A.13. War with Safavid Persia (1578-1639):


The Safavid Shah Tahmasp died in 1576, and internal dissensions in Persia only ended with the accession of Shah Abbas I in 1587 (he ruled until 1628). The mutual expansionism of the Ottomans and Safavids in the buffer-zone between their empires (mainly Iraq) led to a long war which began in 1578, and went through three main phases (1578-1590, 1603-1618 and 1623-1639) until the treaty of Qasr-i Shirin in 1639 finally fixed the border between the two empires. Both sides conquered, lost and re-conquered large areas, but the local tribes (Turkish-speaking but Shi’i) remained loyal to the Safavids, and the Ottomans were handicapped not only by the remoteness of the area in which they were fighting, meaning that their troops and supplies were moved with difficulty, but also by having to attend to their interests in the West (the Ottomans declared war with Austria in 1593, until 1605 when the Ottoman Sultan finally recognised the Habsburg emperor as his equal).
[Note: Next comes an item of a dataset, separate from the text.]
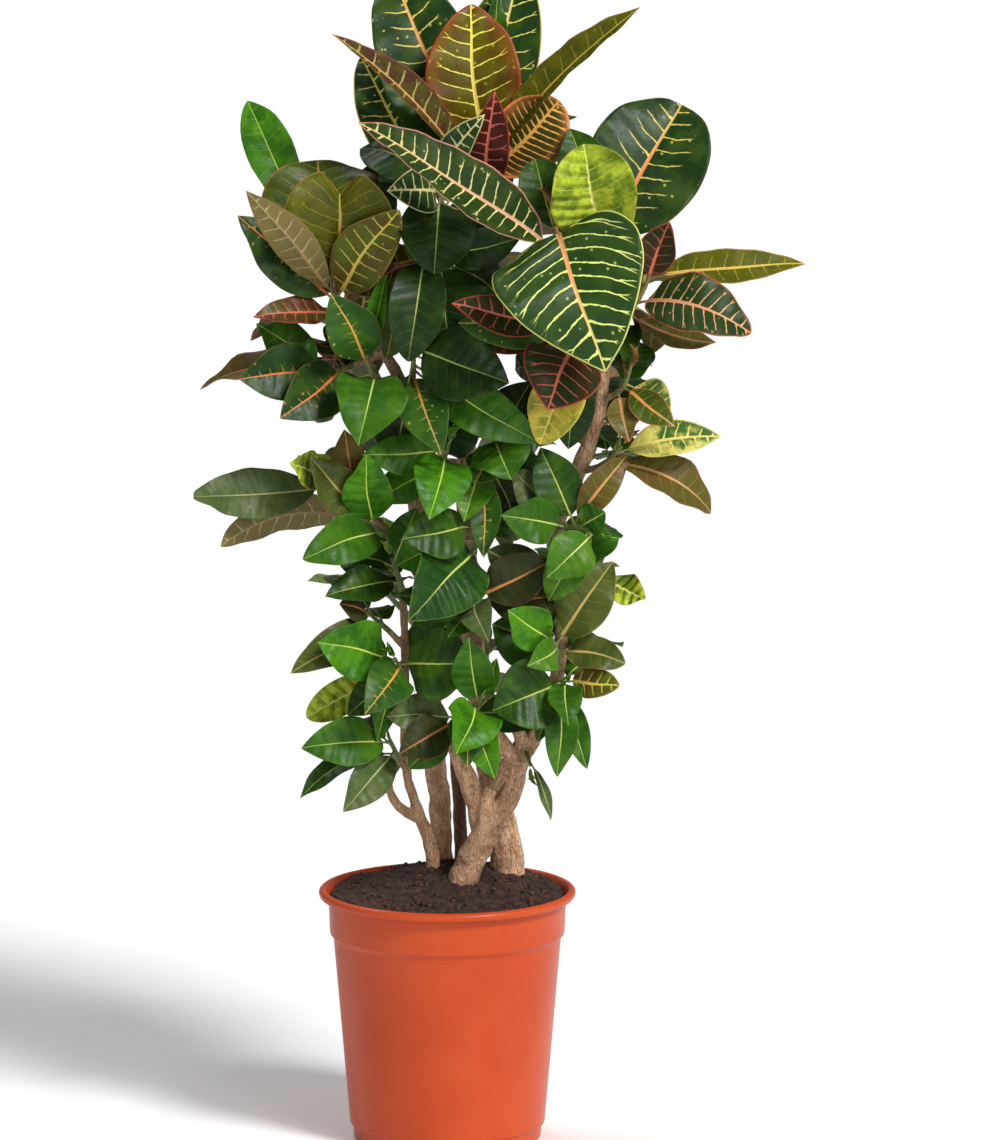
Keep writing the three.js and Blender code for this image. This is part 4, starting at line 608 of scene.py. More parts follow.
        "stem_back", [(33, 435, 36, 4.4), (37, 458, 76, 4), (38, 464, 87, 3.4)],
        [(39, 478, 112), (41, 497, 137)], (5, -20, 200, 95, 46, -50, 60, -0.4, "lower"),
    ),
    "shoot_back_mid": shoot(
        "stem_back", [(20, 610, 34, 4.4), (12, 640, 80, 4), (9, 648, 94, 3.4)],
        [(4, 662, 118), (-3, 680, 142)], (6, -15, 195, 125, 56, -55, 60, -0.4, "middle"),
    ),
    "shoot_back_high": shoot(
        "stem_back", [(34, 850, 31, 4.4), (42, 876, 70, 4), (45, 884, 82, 3.4)],
        [(51, 898, 107), (58, 916, 129)], (5, -15, 195, 145, 64, -55, 65, -0.4, "upper"),
    ),
    "shoot_back_left": shoot(
        "stem_middle", [(-35, 690, 28, 4.2), (-58, 722, 71, 4), (-65, 731, 84, 3.4)],
        [(-76, 745, 107), (-86, 761, 127)], (6, 60, 150, 120, 56, -15, 60, -0.4, "upper"),
    ),
    "shoot_back_right": shoot(
        "stem_right", [(120, 640, -26, 4.4), (132, 664, 39, 4), (137, 672, 59, 3.4)],
        [(145, 685, 84), (152, 701, 109)], (4, 25, 135, 120, 56, -15, 60, -0.4, "upper"),
    ),
    "shoot_back_left_low": shoot(
        "stem_middle", [(-19, 500, 42, 4.2), (-38, 522, 79, 4), (-44, 529, 90, 3.4)],
        [(-56, 541, 113), (-67, 556, 135)], (4, 60, 150, 100, 48, -15, 55, -0.4, "lower"),
    ),
    "shoot_back_right_low": shoot(
        "stem_right", [(112, 505, -28, 4), (122, 520, 28, 3.8), (126, 526, 43, 3.4)],
        [(135, 538, 68), (145, 554, 91)], (4, 75, 140, 98, 46, -15, 55, -0.4, "lower"),
    ),
}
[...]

Shah Abbas actually formed alliances with the Ottomans’ European enemies, and with English aid he took Hormuz from the Portuguese in 1622 and founded the port of Bander Abbas. The Ottomans retaliated by depriving Persia of valuable metals and copper which caused a severe currency crisis. The Ottoman empire was by then severely weakened by an internal crisis of the turn of the C17th, until Sultan Murad IV (1623-40) reimposed central authority (1632-35) and forced the Persians to come to terms.